Master limited partnerships (MLPs) offer the combination of attractive current yields, distributions that often grow every quarter, and exposure to the energy sector through the ownership of infrastructure assets that keep the sector operating. When I make presentations at investor conferences, a question that always comes up is: “Can I own MLPs in my retirement account?”
My basic answer to owning MLPs in an IRA or other qualified retirement plan is that I do not recommend it. You can buy MLP units in an IRA account and many investors do so. The problem is that with MLP ownership, the IRA account may need to file a tax return and pay taxes, or it may not! It is not possible to tell beforehand whether owning a certain MLP or amount of one or more MLPs will trigger the tax issue, known as unrelated business taxable income (UBTI). An MLP will report unrelated business income on the Schedule K-1 only if the MLP units are owned by an IRA or other type of retirement account. Since a lot of investors listen to my advice, I say stay away from owning MLP units in an IRA and avoid the chance of having a tax issue.
But you may say, “I want the yields and distribution growth that only the MLP sector gives and I want it in my IRA.” I hear that question a lot also. There are some investment options. Here are some ideas to look into.
MLPs with Form 1099 reporting alternate shares: Although there have been others in the past, right now there are just two: LinnCo LLC (Nasdaq:LNCO) which mirrors the returns of Linn Energy LLC and Enbridge Energy Management, LLC (NYSE:EEQ), which will give the same returns as Enbridge Energy Partners LP.
Corporations that operate like MLPs: These are companies that own energy infrastructure assets and grow their businesses using the MLP model. Late last year Kinder Morgan Inc. (NYSE:KMI) absorbed the large MLPs they managed into the KMI corporate identity. These companies (including one or two others I have recommended to my subscribers to The Dividend Hunter) have yields and dividend growth projections that are similar to what the better MLPs are paying. There are also publicly traded companies that operate primarily as general partners of MLPs, with dividend rates and growth that are derived from the MLP results. Targa Resources Corp (NYSE:TRGP) and Oneok Inc. (NYSE:OKE) are a couple of examples. Do your homework here because some GP companies operate as corporations and some are organized as partnerships and send out K-1s.

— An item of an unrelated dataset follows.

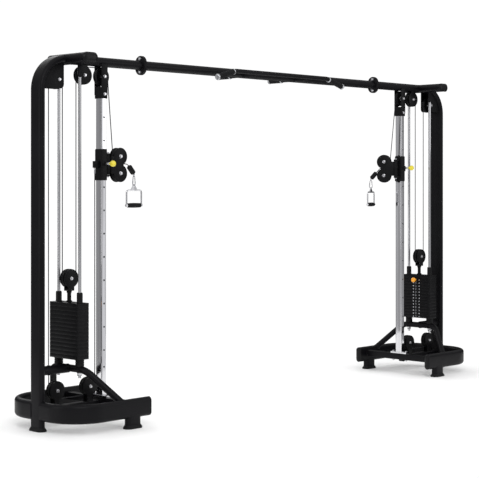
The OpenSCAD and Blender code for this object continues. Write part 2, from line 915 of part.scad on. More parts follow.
// Rubber stopper on the cable's end, with a ball below it that holds an eye
module cable_stopper(turn) {
    color("#161617") {
        translate([stopper_x, 0, stopper_z]) rotate([0, -90 - exit_angle, 0]) {
            translate([0, 0, 0.6]) rotate_extrude()
                polygon([[0, 0], [11, 0], [14, 4], [14, stopper_l - 6],
                         [10, stopper_l - 1], [0, stopper_l - 1]]);
            translate([0, 0, ball_reach]) sphere(r = ball_r);
        }
        handle_turned(turn)
            translate([eye_x, 0, eye_z]) rotate([90, 0, 0])
                rotate_extrude() translate([eye_r, 0]) circle(d = eye_wire, $fn = 24);
    }
}

// Long ring of round bar that joins the eye to the handle, square to the handle
module carabiner_shape() {
    bend = (carabiner_w - carabiner_wire) / 2;
    top_bend_z = carabiner_top_z - bend;
    low_bend_z = carabiner_low_z + bend;
    translate([eye_x, 0, 0]) rotate([0, 0, 90]) {
        for (side = [-1, 1])
            translate([side * bend, 0, low_bend_z])
                cylinder(d = carabiner_wire, h = top_bend_z - low_bend_z, $fn = 24);
        translate([0, 0, low_bend_z]) rotate([90, 0, 0]) rotate([0, 0, 180])
            rotate_extrude(angle = 180) translate([bend, 0]) circle(d = carabiner_wire, $fn = 24);
        translate([0, 0, top_bend_z]) rotate([90, 0, 0])
            rotate_extrude(angle = 180) translate([bend, 0]) circle(d = carabiner_wire, $fn = 24);
    }
}

module carabiner(turn) {
    color("#c9cacc") handle_turned(turn) carabiner_shape();
}

// Stirrup of round bar with a pierced plate at its top
module handle_shape() {
    half = 65;
    corner = 14;
    translate([eye_x, 0, 0]) {
        along_y(-3, 3) difference() {
            translate([0, handle_bar_z])
                polygon([[-27, 0], [27, 0], [11, 38], [8, 49], [-8, 49], [-11, 38]]);
            translate([0, handle_hole_z]) circle(d = handle_hole_d);
        }
        for (side = [0, 1]) mirror([side, 0, 0]) {
            translate([half, 0, grip_z]) cylinder(d = handle_bar, h = handle_bar_z - corner - grip_z);
            translate([half - corner, 0, handle_bar_z - corner]) rotate([90, 0, 0])
                rotate_extrude(angle = 90) translate([corner, 0]) circle(d = handle_bar);
            translate([0, 0, handle_bar_z]) rotate([0, 90, 0])
                cylinder(d = handle_bar, h = half - corner);
            translate([half, 0, grip_z]) sphere(d = handle_bar);
        }
        translate([0, 0, grip_z]) rotate([0, 90, 0]) cylinder(d = 10, h = 2 * half, center = true);
    }
}

module handle_frame(turn) {
    color("#d9dadc") handle_turned(turn) handle_shape();
}

module handle_grip(turn) {
    color("#1b1b1c") handle_turned(turn)
        translate([eye_x, 0, grip_z]) rotate([0, 90, 0])
            rotate_extrude()
                polygon([[5.3, -56], [14, -56], [15, -30], [16, 0], [15, 30], [14, 56], [5.3, 56]]);
}

// ---- the two towers' moving sub-parts, by name ----

module left_stack_head() { left() stack_head(); }
module right_stack_head() { stack_head(); }
module left_lift_stem() { left() lift_stem(); }
module right_lift_stem() { lift_stem(); }
module left_selector_pin() { left() selector_pin(); }
module right_selector_pin() { selector_pin(); }

module frame_pulley(center_x, center_z) {
    color("#161617") pulley(center_x, center_z, sheave_r, sheave_rim, sheave_w);
}

module right_stack_pulley() { frame_pulley(stack_x, stack_pulley_z); }
module left_stack_pulley() { left() right_stack_pulley(); }
module right_outer_pulley() { frame_pulley(outer_pulley_x, outer_pulley_z); }
module left_outer_pulley() { left() right_outer_pulley(); }
module right_middle_pulley() { frame_pulley(middle_pulley_x, upper_pulley_z); }
module left_middle_pulley() { left() right_middle_pulley(); }
module right_head_pulley() { frame_pulley(column_x, upper_pulley_z); }
module left_head_pulley() { left() right_head_pulley(); }
module right_bottom_outer_pulley() { frame_pulley(outer_pulley_x, bottom_pulley_z); }
module left_bottom_outer_pulley() { left() right_bottom_outer_pulley(); }
module right_bottom_inner_pulley() { frame_pulley(bottom_inner_x, bottom_pulley_z); }
module left_bottom_inner_pulley() { left() right_bottom_inner_pulley(); }

module left_carriage() { left() carriage(); }
module right_carriage() { carriage(); }
module left_pop_pin() { left() pop_pin(); }
module right_pop_pin() { pop_pin(); }
module left_swivel_bracket() { left() swivel_bracket(0); }
module right_swivel_bracket() { swivel_bracket(right_swivel); }
module left_upper_carriage_pulley() { left() carriage_pulley(0, 1); }
module right_upper_carriage_pulley() { carriage_pulley(right_swivel, 1); }
module left_lower_carriage_pulley() { left() carriage_pulley(0, -1); }
module right_lower_carriage_pulley() { carriage_pulley(right_swivel, -1); }
module left_swivel_cable() { left() swivel_cable(0, 0, 0); }
module right_swivel_cable() {
    swivel_cable(right_swivel, right_exit_shift, right_exit_run);
}
module left_cable_stopper() { left() cable_stopper(0); }
module right_cable_stopper() {
    swivelled(right_swivel) hung_close() cable_stopper(right_handle_turn);
}
module left_carabiner() { left() carabiner(0); }
module right_carabiner() {
    swivelled(right_swivel) hung_close() carabiner(right_handle_turn);
}
module left_handle_frame() { left() handle_frame(0); }
module right_handle_frame() {
    swivelled(right_swivel) hung_close() handle_frame(right_handle_turn);
}
module left_handle_grip() { left() handle_grip(0); }
module right_handle_grip() {
    swivelled(right_swivel) hung_close() handle_grip(right_handle_turn);
}
module left_stack_cable() { left() stack_cable(); }
module right_stack_cable() { stack_cable(); }
module left_handle_cable() { left() handle_cable(0); }
module right_handle_cable() { handle_cable(right_swivel); }
module left_anchor_cable() { left() anchor_cable(); }
module right_anchor_cable() { anchor_cable(); }

base_frames();
main_uprights();
stack_hoops();
top_tubes();
center_beam();
pull_up_bar();
pull_up_grips();
columns();
head_brackets();
pulley_plates();
guide_rods();
weight_plates();
rubber_feet_and_bumpers();
tube_end_caps();
frame_bolts();
frame_cables();
left_stack_head();
left_lift_stem();
left_selector_pin();
left_stack_pulley();
left_outer_pulley();
left_middle_pulley();
left_head_pulley();
left_bottom_outer_pulley();
left_bottom_inner_pulley();
left_carriage();
left_pop_pin();
left_swivel_bracket();
left_upper_carriage_pulley();
left_lower_carriage_pulley();
left_swivel_cable();
left_cable_stopper();
left_carabiner();
left_handle_frame();
left_handle_grip();
left_stack_cable();
left_handle_cable();
left_anchor_cable();
right_stack_head();
right_lift_stem();
right_selector_pin();
right_stack_pulley();
right_outer_pulley();
right_middle_pulley();
right_head_pulley();
right_bottom_outer_pulley();
right_bottom_inner_pulley();
right_carriage();
right_pop_pin();
right_swivel_bracket();
right_upper_carriage_pulley();
right_lower_carriage_pulley();
right_swivel_cable();
right_cable_stopper();
right_carabiner();
right_handle_frame();
right_handle_grip();
right_stack_cable();
right_handle_cable();
right_anchor_cable();
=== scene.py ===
"""Looks of a cable crossover machine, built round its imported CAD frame.

Everything is in metres in the row frame: +X along the crossbeam, -Y the user's side, +Z up.
Each tower piece is built for the right-hand tower (+X) and mirrored for the left one.
"""
import math

import bmesh
import bpy
from mathutils import Matrix, Vector


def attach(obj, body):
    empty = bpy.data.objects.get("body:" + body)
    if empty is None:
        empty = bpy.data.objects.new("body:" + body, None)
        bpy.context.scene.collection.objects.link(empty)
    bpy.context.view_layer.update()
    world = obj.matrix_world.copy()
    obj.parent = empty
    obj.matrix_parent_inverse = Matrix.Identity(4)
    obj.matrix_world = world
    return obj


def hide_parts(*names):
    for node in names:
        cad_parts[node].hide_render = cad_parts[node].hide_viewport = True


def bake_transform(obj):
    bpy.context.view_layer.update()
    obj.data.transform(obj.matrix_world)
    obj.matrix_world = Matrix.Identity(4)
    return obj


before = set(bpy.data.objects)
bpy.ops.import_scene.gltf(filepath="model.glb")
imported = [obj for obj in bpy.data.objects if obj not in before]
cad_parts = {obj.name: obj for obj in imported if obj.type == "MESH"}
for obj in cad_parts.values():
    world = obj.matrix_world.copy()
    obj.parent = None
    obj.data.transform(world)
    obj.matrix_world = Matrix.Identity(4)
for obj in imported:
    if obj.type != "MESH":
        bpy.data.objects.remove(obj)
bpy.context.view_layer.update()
TAU = 2 * math.pi
SIDES = ("left", "right")
X, Y, Z = Vector((1, 0, 0)), Vector((0, 1, 0)), Vector((0, 0, 1))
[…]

Fund Products: You can find MLP focused mutual funds, closed-end funds (CEFs), and exchange traded funds (ETFs). If your IRA is a brokerage account, the choices will be limited to the nine available ETFs and about 25 CEFs. A fund (mutual, CEF, or ETF) that holds more than 25% of assets in MLPs must organize as a corporation and pay taxes on any realized profits. As a result the total return of an MLP fund will lag the MLP indexes, but the current yields will be higher. The math is complicated but trust me that’s how it works. Currently I like two of the higher yielding ETFs, the Yorkville High Income MLP ETF (NYSE:YMLP) and the InfraCap MLP ETF (NYSE:AMZA).
Exchange traded notes (ETNs) will track a specific index without actually owning the underlying securities. An ETN is backed by the sponsor financial products company. MLP focused ETNs do not have the built in corporate tax lag that affects MLP ETFs. The two largest MLP ETNs would provide a higher level of liquidity and safety. They are the JP Morgan Alerian MLP ETN (NYSE:AMJ) and the UBS E-TRACS Alerian MLP Infrastructure Index (NYSE:MLPI).
Your investment portfolio needs to hold high-yield energy company shares whether MLPs, corporate stocks, CEFs, ETFs, ETNs or regular mutual funds. And they can be E&P companies, infrastructure MLPs or refiners. Short-term declines in the price of crude are opportunities to either accumulate shares or set up a short term trade to profit from the price recovery. And in most cases, particularly with the ones I follow and share with my subscribers, they offer much better yields than you’ll get from the rest of the market.